Web Analytics Databases Get Even Larger

← Back to Stories (view on slashdot.org)

Web Analytics Databases Get Even Larger

Posted by CmdrTaco on Thursday April 30, 2009 @12:43AM from the who-watches-the-oh-never-mind dept.

CurtMonash writes "Web analytics databases are getting even larger. eBay now has a 6 1/2 petabyte warehouse running on Greenplum — user data — to go with its more established 2 1/2 petabyte Teradata system. Between the two databases, the metrics are enormous — 17 trillion rows, 150 billion new rows per day, millions of queries per day, and so on. Meanwhile, Facebook has 2 1/2 petabytes managed by Hadoop, not running on a conventional DBMS at all, Yahoo has over a petabyte (on a homegrown system), and Fox/MySpace has two different multi-hundred terabyte systems (Greenplum and Aster Data nCluster). eBay and Fox are the two Greenplum customers I wrote in about last August, when they both seemed to be headed to the petabyte range in a hurry. These are basically all web log/clickstream databases, except that network event data is even more voluminous than the pure clickstream stuff."

5 of 62 comments (clear)

Min score:

Reason:

Sort:

The good news... by Yoozer · 2009-04-30 00:49 · Score: 5, Funny

At least these won't get out in the open that easily because someone copied them to an USB drive and lost it somewhere.
Re:Web Analytics Databases Get Every Larger? by jez9999 · 2009-04-30 00:49 · Score: 3, Funny

Yesy.
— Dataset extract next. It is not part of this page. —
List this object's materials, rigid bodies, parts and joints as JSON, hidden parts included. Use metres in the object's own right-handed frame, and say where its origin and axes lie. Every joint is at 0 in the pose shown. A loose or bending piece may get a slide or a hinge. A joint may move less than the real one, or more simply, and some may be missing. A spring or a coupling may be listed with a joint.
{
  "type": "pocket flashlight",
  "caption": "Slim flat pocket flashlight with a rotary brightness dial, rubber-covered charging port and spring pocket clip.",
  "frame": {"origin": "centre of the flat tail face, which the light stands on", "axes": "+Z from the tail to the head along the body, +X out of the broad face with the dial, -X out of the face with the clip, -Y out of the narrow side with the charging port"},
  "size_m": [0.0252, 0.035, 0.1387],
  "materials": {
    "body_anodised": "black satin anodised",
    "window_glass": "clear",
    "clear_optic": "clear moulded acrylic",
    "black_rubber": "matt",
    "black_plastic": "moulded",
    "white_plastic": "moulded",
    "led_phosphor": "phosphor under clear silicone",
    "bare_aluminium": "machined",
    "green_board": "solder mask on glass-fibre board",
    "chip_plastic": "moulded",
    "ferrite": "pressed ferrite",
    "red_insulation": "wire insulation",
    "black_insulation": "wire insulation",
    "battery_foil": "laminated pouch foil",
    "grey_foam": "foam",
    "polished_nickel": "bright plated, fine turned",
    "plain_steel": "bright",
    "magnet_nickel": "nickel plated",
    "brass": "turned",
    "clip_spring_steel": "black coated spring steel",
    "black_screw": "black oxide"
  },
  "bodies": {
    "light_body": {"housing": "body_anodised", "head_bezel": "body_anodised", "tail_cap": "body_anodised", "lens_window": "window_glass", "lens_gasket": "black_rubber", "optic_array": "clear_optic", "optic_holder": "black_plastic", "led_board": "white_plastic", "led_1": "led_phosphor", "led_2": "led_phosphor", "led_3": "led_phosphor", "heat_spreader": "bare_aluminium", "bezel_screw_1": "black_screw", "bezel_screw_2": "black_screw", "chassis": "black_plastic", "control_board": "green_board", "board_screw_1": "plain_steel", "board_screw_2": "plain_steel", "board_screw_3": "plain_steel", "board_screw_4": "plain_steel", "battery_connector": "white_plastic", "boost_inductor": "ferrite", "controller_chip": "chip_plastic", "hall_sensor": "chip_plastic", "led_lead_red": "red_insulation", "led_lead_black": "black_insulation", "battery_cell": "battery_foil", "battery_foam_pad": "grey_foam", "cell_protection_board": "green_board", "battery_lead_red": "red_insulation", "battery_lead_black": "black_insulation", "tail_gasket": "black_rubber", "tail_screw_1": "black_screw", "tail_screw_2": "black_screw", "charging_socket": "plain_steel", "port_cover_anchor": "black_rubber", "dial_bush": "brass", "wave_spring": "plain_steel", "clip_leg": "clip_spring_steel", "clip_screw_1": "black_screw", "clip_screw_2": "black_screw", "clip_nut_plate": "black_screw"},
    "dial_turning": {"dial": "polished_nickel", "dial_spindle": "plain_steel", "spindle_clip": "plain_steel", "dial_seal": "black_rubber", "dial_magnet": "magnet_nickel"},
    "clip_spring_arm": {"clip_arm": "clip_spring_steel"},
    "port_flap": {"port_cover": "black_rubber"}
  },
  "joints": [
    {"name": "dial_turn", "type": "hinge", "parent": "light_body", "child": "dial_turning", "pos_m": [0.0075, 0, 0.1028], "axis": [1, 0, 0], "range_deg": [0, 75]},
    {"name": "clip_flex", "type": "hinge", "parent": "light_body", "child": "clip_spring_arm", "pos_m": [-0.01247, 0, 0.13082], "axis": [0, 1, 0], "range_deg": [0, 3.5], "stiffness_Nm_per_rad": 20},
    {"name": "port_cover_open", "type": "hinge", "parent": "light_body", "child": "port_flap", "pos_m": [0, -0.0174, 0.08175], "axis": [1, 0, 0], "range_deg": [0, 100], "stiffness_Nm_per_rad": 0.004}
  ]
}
It mighty take a whiley to get used to, but I thinky it's quite a plusy overall.

--
== Jez ==
Do you miss Firefox? Try Pale Moon.
Another win for PostgreSQL... by tcopeland · 2009-04-30 01:31 · Score: 3, Insightful

...since that's that database on which Greenplum is based. PostgreSQL 8.4 is coming out soon and looks like it's got a lot of improvements. Too bad replication didn't make it in... hopefully in 8.5.
One of the improvements that looks good is the parallelized restore; RubyForge's upgrade from PostgreSQL 8.2 to 8.3 took 30 minutes to restore the db and it seems like this feature will speed that up considerably.

--
The Army reading list
Recursive queries too by coryking · 2009-04-30 01:38 · Score: 3, Interesting

These little puppies, i.e. recursive queries, look pretty cool too. Sounds like a good tool for threaded comment systems or finding related items in a table:
Recursive queries are typically used to deal with hierarchical or tree-structured data. A useful example is this query to find all the direct and indirect sub-parts of a product, given only a table that shows immediate inclusions:
WITH RECURSIVE included_parts(sub_part, part, quantity) AS ( SELECT sub_part, part, quantity FROM parts WHERE part = 'our_product' UNION ALL SELECT p.sub_part, p.part, p.quantity FROM included_parts pr, parts p WHERE p.part = pr.sub_part ) SELECT sub_part, SUM(quantity) as total_quantity FROM included_parts GROUP BY sub_part
... It will take a while to wrap my brain around this new concept though. That doesn't look like a normal query I'm used to reading!
They'll get replication some day soon. But there is a lot of cool, very useful stuff with every new release. I usually feel like kid in a candy store wondering what's new that I can exploit.
Still get lame recomendations by se7en11 · 2009-04-30 04:45 · Score: 4, Funny

With all that user data, you'd think they would know me better by now. But I still get these lame recommendations.

"You might be interested in action DVDs because you bought one in the past" - BRILLIANT!!